* Aim:
Stop after the line with "const SHOULDER_SPREAD = 0.17;": repeat exactly every line before it, beginning with the first, and that line itself.

——————————

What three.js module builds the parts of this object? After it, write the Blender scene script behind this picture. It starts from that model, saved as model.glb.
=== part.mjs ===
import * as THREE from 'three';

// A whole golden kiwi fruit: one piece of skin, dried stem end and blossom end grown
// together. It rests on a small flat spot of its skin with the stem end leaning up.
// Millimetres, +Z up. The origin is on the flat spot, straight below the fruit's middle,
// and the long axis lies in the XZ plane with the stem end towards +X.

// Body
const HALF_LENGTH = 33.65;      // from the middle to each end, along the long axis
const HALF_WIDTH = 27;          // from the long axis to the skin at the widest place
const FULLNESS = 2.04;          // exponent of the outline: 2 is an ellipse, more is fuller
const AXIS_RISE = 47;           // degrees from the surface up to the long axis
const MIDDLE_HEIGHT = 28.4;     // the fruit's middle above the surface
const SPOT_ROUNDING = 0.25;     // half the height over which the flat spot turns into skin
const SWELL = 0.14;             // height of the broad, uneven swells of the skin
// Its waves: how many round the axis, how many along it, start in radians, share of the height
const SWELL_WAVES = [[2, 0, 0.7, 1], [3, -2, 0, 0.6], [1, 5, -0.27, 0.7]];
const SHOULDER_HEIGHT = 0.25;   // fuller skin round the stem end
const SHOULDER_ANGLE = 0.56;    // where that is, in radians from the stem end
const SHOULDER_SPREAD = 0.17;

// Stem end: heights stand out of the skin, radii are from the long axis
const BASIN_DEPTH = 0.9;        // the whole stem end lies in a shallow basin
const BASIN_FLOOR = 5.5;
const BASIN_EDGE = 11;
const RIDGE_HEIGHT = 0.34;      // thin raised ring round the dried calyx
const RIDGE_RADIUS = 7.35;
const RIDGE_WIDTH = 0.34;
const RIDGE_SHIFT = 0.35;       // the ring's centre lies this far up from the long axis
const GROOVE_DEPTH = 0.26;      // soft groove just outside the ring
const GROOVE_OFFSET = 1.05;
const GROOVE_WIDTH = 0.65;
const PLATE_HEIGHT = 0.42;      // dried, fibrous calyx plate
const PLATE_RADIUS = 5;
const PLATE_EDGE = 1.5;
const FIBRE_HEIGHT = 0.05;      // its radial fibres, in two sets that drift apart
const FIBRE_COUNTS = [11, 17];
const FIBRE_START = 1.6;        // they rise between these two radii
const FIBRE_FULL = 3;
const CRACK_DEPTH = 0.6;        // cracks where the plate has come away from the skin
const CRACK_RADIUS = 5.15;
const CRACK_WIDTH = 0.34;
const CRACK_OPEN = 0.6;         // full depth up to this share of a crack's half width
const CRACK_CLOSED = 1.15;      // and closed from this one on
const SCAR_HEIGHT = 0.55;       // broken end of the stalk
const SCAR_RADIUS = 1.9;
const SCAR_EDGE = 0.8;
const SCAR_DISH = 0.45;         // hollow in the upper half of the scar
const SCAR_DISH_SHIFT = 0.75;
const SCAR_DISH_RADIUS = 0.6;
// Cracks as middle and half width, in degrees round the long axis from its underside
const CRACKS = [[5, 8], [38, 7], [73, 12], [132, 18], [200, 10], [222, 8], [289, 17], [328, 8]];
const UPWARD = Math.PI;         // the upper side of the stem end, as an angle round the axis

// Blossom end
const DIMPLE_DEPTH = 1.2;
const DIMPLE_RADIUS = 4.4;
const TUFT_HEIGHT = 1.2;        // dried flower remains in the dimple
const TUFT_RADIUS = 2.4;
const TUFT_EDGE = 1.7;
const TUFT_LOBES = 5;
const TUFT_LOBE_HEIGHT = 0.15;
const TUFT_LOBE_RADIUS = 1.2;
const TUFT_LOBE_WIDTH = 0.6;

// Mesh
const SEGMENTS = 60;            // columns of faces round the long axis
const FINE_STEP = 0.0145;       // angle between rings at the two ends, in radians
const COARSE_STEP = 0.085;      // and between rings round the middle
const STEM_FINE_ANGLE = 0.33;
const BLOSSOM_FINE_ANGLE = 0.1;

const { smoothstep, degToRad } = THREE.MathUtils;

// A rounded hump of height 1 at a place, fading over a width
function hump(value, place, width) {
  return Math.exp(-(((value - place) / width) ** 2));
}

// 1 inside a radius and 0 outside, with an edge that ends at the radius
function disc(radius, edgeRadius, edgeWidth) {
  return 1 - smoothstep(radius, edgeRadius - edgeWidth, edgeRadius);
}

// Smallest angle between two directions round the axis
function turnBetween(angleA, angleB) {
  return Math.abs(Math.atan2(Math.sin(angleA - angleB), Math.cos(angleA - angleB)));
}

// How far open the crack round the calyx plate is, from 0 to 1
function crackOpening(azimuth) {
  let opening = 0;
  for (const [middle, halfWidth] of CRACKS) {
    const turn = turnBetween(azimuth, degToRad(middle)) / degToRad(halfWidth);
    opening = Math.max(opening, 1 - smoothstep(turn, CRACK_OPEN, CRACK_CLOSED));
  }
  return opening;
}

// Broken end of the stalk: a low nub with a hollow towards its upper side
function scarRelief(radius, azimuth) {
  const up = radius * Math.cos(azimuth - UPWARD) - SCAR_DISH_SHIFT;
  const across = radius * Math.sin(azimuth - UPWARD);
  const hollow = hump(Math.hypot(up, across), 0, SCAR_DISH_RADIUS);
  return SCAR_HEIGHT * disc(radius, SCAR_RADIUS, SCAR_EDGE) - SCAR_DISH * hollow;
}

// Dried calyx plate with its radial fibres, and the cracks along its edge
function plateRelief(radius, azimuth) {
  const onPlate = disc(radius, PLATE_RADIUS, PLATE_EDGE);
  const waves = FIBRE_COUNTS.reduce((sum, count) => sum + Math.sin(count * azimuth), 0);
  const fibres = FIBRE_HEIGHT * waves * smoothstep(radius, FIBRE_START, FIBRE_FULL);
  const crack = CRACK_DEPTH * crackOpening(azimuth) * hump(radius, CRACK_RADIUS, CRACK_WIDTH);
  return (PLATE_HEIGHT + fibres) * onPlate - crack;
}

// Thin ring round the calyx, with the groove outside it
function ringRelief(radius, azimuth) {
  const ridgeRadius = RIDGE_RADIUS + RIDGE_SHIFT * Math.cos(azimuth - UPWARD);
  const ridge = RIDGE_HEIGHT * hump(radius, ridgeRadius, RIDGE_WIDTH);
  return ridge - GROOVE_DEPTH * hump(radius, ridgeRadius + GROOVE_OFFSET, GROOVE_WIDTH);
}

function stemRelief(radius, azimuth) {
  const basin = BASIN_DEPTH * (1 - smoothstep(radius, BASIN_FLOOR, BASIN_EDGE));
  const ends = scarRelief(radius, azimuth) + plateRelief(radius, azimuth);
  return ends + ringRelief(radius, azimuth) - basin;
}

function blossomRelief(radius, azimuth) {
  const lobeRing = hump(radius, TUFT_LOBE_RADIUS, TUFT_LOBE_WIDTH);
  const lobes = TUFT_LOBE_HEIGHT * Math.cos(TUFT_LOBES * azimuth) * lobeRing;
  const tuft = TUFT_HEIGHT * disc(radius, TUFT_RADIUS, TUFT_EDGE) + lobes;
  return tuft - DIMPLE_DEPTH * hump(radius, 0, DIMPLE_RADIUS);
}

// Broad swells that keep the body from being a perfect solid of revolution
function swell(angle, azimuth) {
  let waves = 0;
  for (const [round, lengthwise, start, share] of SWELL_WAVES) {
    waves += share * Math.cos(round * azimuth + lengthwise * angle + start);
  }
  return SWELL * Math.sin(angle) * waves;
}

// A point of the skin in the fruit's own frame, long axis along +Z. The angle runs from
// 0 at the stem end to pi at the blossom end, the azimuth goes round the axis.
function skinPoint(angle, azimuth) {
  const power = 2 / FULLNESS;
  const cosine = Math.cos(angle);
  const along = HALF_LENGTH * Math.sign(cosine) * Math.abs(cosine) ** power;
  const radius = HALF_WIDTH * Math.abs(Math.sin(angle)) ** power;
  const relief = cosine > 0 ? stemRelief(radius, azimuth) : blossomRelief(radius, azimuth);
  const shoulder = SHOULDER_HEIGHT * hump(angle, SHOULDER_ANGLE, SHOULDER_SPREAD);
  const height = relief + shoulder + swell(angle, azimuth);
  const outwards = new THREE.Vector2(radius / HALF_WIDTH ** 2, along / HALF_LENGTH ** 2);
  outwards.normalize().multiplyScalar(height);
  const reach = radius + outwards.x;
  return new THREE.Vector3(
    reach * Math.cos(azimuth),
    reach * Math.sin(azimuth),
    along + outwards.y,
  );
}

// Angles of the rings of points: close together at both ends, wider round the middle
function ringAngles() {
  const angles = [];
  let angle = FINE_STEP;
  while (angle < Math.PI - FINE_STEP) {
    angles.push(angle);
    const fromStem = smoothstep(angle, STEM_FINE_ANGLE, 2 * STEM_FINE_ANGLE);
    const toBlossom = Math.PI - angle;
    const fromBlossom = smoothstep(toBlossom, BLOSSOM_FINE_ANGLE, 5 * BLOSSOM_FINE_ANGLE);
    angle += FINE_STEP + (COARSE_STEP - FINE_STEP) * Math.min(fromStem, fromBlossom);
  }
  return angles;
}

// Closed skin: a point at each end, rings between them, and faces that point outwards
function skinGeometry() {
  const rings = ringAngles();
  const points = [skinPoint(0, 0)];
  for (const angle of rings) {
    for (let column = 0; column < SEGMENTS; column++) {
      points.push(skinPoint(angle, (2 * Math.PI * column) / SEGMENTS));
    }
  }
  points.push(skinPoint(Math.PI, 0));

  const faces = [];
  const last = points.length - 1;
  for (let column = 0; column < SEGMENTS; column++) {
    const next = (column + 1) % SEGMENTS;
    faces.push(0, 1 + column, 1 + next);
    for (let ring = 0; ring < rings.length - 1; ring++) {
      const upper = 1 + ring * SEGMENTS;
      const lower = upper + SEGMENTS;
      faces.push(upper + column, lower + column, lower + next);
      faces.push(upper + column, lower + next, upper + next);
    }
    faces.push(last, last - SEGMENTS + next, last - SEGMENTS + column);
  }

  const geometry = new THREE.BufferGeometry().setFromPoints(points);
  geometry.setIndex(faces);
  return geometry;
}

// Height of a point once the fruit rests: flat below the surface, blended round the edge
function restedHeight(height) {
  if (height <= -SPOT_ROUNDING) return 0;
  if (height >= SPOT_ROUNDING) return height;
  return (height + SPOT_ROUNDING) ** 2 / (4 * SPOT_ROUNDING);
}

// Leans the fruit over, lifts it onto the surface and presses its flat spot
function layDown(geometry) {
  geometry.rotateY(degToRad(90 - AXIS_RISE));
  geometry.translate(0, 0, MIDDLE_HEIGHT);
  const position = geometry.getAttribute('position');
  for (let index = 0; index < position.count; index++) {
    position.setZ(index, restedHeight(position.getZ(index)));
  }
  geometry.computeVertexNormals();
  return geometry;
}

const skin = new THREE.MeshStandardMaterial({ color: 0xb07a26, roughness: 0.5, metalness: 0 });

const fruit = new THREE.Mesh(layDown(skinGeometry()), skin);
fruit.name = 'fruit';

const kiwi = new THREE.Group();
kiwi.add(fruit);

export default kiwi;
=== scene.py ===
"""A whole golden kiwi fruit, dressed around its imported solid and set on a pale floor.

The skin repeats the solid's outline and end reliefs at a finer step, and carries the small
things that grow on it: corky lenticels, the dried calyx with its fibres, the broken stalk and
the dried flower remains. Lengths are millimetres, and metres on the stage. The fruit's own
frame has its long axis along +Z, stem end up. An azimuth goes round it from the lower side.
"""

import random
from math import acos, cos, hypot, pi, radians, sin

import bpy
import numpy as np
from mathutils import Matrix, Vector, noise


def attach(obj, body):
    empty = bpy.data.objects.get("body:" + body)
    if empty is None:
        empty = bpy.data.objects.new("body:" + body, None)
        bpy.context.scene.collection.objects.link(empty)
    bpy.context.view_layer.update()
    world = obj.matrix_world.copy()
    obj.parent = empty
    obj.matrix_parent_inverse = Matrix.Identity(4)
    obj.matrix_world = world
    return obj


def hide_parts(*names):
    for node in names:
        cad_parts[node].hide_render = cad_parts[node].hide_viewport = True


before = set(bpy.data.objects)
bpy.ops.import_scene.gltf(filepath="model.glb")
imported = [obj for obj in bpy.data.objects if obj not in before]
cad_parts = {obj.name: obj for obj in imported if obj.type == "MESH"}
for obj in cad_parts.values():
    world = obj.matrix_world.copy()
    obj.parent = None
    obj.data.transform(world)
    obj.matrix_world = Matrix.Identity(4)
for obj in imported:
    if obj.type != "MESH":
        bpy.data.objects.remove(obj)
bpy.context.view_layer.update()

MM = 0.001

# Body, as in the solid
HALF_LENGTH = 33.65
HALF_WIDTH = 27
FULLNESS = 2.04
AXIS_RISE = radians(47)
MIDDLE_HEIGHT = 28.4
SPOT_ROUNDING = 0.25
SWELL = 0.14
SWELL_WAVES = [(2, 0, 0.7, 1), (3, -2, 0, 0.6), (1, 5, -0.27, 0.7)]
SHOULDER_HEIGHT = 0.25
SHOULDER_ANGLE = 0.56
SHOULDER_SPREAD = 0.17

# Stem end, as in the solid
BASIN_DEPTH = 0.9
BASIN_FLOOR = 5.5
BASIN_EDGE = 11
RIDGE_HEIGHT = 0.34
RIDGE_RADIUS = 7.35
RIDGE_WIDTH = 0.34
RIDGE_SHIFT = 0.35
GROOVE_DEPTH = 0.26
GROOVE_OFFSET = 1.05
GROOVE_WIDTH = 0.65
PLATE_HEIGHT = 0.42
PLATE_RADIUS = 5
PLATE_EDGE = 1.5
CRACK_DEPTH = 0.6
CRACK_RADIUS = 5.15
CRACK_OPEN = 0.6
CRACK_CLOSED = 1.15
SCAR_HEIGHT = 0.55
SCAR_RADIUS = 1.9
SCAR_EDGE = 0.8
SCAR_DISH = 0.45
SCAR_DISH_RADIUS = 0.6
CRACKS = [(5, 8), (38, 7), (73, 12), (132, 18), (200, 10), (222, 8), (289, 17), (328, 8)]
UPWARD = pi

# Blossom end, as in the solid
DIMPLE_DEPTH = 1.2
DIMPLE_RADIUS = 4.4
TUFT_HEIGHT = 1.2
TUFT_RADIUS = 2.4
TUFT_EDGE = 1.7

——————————

* Expected answer:
What three.js module builds the parts of this object? After it, write the Blender scene script behind this picture. It starts from that model, saved as model.glb.
=== part.mjs ===
import * as THREE from 'three';

// A whole golden kiwi fruit: one piece of skin, dried stem end and blossom end grown
// together. It rests on a small flat spot of its skin with the stem end leaning up.
// Millimetres, +Z up. The origin is on the flat spot, straight below the fruit's middle,
// and the long axis lies in the XZ plane with the stem end towards +X.

// Body
const HALF_LENGTH = 33.65;      // from the middle to each end, along the long axis
const HALF_WIDTH = 27;          // from the long axis to the skin at the widest place
const FULLNESS = 2.04;          // exponent of the outline: 2 is an ellipse, more is fuller
const AXIS_RISE = 47;           // degrees from the surface up to the long axis
const MIDDLE_HEIGHT = 28.4;     // the fruit's middle above the surface
const SPOT_ROUNDING = 0.25;     // half the height over which the flat spot turns into skin
const SWELL = 0.14;             // height of the broad, uneven swells of the skin
// Its waves: how many round the axis, how many along it, start in radians, share of the height
const SWELL_WAVES = [[2, 0, 0.7, 1], [3, -2, 0, 0.6], [1, 5, -0.27, 0.7]];
const SHOULDER_HEIGHT = 0.25;   // fuller skin round the stem end
const SHOULDER_ANGLE = 0.56;    // where that is, in radians from the stem end
const SHOULDER_SPREAD = 0.17;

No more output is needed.